Records contained in a dataset

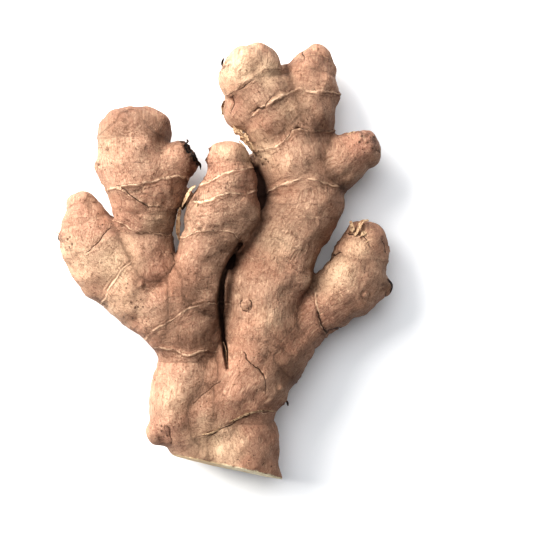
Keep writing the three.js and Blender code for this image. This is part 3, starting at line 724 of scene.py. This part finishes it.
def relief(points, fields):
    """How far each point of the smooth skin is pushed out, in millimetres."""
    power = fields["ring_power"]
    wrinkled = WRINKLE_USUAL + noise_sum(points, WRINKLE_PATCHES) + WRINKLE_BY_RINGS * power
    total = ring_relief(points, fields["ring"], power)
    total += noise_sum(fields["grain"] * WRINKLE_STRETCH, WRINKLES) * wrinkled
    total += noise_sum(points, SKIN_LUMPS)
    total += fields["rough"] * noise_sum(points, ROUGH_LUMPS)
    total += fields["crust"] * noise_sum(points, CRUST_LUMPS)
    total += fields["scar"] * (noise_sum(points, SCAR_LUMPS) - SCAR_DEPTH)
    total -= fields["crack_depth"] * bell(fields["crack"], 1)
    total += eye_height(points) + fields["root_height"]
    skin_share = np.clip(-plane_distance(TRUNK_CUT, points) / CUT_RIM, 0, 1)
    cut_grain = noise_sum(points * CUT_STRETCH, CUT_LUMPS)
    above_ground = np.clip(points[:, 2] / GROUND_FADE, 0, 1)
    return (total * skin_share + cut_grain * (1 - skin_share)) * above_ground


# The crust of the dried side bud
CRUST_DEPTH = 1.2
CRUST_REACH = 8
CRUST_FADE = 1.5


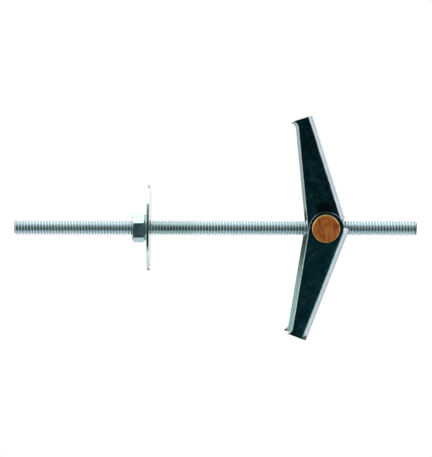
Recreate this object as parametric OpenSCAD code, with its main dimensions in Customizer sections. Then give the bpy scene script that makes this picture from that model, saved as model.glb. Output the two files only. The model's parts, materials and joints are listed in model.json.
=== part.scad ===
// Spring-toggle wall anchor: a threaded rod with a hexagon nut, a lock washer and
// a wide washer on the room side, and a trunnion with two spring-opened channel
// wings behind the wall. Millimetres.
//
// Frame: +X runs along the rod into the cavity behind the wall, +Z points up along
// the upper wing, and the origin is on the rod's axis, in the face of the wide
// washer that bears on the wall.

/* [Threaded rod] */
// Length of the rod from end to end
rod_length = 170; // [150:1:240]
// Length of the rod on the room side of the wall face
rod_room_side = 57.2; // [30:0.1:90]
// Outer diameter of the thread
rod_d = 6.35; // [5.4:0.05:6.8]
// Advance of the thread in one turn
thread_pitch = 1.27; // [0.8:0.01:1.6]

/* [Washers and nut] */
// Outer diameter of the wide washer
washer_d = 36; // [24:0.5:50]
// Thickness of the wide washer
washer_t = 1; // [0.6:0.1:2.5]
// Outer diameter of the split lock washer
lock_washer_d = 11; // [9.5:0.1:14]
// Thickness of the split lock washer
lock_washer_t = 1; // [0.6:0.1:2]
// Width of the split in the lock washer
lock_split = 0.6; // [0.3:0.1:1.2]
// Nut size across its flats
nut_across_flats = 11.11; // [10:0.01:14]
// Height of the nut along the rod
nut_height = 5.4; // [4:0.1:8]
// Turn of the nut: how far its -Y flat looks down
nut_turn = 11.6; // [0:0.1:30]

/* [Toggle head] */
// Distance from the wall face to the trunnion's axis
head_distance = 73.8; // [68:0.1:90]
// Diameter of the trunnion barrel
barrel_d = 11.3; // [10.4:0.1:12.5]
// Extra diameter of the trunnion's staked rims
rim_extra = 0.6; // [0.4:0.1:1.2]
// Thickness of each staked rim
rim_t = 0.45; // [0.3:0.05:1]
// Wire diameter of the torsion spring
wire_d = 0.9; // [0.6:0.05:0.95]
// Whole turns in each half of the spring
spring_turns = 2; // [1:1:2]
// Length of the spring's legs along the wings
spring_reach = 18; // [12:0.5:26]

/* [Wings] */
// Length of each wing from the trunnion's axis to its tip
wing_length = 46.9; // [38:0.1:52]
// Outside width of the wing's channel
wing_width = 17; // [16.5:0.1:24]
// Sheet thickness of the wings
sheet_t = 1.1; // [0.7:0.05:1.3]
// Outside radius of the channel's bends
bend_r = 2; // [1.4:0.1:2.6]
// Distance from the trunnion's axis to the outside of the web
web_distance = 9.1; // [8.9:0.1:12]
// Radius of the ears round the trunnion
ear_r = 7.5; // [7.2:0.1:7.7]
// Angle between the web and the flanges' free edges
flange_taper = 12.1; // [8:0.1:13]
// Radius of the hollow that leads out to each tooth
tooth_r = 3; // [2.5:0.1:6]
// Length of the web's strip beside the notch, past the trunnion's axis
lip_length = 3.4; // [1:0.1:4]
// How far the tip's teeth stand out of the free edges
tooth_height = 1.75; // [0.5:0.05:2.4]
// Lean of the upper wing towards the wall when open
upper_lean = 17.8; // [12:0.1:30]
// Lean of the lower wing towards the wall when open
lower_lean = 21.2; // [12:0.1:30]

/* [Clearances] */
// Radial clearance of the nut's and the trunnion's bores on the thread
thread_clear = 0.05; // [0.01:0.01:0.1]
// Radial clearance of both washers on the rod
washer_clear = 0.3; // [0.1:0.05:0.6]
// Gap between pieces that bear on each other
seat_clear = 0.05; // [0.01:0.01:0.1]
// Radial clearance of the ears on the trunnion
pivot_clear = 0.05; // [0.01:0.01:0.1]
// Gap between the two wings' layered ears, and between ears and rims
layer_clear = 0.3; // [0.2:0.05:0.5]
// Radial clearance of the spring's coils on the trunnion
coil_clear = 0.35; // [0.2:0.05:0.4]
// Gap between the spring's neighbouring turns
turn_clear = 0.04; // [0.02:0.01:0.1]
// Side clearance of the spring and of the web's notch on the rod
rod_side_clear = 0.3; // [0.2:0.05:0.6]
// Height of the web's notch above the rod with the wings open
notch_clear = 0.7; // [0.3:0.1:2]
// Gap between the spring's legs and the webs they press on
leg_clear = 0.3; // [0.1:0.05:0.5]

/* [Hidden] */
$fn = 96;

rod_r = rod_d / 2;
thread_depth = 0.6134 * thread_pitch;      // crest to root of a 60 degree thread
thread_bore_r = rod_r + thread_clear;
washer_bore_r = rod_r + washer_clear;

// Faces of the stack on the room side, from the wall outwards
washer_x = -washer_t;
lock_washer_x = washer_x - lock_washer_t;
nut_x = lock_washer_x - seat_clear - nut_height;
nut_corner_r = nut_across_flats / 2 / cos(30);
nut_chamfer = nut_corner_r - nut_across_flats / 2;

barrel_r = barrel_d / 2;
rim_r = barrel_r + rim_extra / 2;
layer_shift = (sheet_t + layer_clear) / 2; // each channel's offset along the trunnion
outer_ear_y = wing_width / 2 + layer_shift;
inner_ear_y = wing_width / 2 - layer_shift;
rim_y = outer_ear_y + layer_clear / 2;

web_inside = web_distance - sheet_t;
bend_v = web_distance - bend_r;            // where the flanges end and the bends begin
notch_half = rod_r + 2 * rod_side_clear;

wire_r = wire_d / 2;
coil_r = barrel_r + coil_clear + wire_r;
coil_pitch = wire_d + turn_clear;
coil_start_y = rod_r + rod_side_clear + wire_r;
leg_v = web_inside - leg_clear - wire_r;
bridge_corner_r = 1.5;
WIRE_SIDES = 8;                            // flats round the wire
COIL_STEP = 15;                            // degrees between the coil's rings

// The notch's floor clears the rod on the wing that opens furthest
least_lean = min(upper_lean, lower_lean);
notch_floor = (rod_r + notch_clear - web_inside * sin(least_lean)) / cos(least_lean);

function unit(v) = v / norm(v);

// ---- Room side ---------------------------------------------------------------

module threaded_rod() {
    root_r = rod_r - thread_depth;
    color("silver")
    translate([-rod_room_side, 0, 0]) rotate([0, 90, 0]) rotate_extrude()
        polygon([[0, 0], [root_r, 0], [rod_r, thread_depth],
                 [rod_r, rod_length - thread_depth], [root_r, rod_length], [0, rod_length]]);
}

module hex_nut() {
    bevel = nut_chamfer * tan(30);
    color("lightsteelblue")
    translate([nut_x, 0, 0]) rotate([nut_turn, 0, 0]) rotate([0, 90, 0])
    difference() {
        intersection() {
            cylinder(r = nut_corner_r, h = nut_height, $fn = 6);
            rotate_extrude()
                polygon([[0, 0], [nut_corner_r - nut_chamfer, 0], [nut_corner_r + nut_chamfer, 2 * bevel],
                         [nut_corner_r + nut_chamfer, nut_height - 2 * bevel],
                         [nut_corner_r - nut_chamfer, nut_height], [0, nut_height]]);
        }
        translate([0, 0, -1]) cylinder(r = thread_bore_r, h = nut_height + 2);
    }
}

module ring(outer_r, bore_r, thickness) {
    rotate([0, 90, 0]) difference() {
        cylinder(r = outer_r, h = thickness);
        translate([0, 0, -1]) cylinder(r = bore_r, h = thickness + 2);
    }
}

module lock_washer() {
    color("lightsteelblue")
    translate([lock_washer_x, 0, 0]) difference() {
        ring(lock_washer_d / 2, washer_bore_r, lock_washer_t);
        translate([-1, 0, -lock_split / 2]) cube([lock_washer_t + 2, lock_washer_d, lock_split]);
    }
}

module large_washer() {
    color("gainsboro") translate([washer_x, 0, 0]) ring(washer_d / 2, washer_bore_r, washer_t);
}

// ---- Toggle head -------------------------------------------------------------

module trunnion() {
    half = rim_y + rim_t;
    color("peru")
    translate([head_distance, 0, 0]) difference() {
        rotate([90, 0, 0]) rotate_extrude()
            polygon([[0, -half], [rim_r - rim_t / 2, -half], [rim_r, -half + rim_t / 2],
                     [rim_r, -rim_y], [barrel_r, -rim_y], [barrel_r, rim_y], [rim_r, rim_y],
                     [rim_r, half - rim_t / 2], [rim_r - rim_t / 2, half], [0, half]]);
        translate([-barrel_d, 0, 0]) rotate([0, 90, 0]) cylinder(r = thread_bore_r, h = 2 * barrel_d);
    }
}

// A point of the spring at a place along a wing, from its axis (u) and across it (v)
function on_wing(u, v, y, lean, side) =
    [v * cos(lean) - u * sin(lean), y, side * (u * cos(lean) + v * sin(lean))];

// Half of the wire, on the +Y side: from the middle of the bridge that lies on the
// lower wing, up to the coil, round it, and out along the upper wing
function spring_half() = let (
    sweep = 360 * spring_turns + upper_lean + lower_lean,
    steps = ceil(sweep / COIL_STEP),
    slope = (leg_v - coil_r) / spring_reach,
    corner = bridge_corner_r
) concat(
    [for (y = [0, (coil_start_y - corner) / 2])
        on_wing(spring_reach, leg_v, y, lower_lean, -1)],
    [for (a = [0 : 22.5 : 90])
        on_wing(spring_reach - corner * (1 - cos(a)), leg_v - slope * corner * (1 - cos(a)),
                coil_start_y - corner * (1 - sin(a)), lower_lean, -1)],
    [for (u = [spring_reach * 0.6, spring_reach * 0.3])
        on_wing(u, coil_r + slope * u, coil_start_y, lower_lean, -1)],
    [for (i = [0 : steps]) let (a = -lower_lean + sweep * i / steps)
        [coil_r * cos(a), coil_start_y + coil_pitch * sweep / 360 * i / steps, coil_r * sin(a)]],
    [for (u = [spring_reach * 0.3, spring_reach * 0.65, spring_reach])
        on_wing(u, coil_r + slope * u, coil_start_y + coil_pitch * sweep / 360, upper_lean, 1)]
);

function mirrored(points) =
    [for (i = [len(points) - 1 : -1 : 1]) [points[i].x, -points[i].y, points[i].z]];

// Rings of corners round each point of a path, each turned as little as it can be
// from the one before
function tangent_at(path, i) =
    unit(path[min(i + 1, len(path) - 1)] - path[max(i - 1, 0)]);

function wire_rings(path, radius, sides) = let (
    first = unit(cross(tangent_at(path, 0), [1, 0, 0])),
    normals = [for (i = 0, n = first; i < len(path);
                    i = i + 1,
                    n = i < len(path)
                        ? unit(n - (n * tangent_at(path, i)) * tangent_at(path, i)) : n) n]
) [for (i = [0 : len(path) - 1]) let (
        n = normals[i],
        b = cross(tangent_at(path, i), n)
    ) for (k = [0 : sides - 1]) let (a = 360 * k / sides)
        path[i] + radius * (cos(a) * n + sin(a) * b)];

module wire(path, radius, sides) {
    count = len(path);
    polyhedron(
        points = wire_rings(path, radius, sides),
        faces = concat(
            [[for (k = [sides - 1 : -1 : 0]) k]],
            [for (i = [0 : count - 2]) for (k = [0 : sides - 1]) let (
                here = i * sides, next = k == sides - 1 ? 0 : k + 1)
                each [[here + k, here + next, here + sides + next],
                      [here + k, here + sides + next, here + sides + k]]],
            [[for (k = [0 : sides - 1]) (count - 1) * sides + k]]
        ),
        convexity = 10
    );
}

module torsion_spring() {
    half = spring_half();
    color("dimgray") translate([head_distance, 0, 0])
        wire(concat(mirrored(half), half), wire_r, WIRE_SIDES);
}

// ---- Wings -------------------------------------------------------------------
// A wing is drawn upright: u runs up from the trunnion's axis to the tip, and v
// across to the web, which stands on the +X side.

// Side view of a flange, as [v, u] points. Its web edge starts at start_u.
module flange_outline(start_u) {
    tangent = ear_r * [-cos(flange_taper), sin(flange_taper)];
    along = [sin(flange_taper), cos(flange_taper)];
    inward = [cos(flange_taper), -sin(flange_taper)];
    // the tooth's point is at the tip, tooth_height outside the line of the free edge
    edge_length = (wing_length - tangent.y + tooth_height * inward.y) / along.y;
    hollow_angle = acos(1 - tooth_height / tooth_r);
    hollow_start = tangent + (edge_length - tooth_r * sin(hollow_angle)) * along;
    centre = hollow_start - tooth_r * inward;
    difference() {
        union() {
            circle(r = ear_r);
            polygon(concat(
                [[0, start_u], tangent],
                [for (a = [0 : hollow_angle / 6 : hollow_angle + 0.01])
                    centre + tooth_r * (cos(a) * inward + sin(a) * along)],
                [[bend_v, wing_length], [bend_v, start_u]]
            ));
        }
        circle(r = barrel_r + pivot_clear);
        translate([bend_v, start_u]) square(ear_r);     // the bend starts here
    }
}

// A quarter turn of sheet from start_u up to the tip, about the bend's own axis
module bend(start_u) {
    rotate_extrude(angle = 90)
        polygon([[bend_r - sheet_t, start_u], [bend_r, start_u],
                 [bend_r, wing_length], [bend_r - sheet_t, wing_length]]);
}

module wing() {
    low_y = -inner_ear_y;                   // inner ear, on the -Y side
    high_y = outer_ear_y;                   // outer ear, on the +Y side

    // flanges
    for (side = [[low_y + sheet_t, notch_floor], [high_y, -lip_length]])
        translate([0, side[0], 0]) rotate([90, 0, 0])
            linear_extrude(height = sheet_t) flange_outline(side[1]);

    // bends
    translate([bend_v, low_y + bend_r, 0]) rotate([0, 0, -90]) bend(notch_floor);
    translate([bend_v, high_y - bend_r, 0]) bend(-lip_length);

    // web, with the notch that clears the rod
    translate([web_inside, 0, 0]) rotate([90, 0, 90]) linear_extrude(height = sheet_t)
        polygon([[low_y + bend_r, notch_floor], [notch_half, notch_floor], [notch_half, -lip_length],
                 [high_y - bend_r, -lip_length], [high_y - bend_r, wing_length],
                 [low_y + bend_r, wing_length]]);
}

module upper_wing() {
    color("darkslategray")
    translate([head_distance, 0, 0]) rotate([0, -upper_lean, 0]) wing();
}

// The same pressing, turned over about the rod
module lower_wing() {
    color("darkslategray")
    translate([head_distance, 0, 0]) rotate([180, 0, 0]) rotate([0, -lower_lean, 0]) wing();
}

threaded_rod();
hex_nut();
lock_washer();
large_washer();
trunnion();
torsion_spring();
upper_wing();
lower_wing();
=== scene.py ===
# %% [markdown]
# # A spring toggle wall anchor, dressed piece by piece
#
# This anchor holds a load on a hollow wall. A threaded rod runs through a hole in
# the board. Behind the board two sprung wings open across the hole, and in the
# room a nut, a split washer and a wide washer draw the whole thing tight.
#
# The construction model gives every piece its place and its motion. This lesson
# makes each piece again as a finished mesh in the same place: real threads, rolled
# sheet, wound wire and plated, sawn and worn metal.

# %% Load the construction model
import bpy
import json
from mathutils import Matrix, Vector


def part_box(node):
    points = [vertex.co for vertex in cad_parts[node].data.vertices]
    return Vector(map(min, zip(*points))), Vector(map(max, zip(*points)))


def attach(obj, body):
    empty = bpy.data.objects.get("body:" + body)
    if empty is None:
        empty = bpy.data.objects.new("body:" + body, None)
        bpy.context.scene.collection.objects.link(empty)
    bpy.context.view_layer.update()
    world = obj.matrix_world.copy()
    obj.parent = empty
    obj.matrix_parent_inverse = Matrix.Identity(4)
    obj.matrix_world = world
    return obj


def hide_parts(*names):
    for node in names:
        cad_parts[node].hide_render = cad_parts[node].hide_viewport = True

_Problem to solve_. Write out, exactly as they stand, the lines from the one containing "about the rod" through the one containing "points = [vertex.co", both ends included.

_Written solution_.
// The same pressing, turned over about the rod
module lower_wing() {
    color("darkslategray")
    translate([head_distance, 0, 0]) rotate([180, 0, 0]) rotate([0, -lower_lean, 0]) wing();
}

threaded_rod();
hex_nut();
lock_washer();
large_washer();
trunnion();
torsion_spring();
upper_wing();
lower_wing();
=== scene.py ===
# %% [markdown]
# # A spring toggle wall anchor, dressed piece by piece
#
# This anchor holds a load on a hollow wall. A threaded rod runs through a hole in
# the board. Behind the board two sprung wings open across the hole, and in the
# room a nut, a split washer and a wide washer draw the whole thing tight.
#
# The construction model gives every piece its place and its motion. This lesson
# makes each piece again as a finished mesh in the same place: real threads, rolled
# sheet, wound wire and plated, sawn and worn metal.

# %% Load the construction model
import bpy
import json
from mathutils import Matrix, Vector


def part_box(node):
    points = [vertex.co for vertex in cad_parts[node].data.vertices]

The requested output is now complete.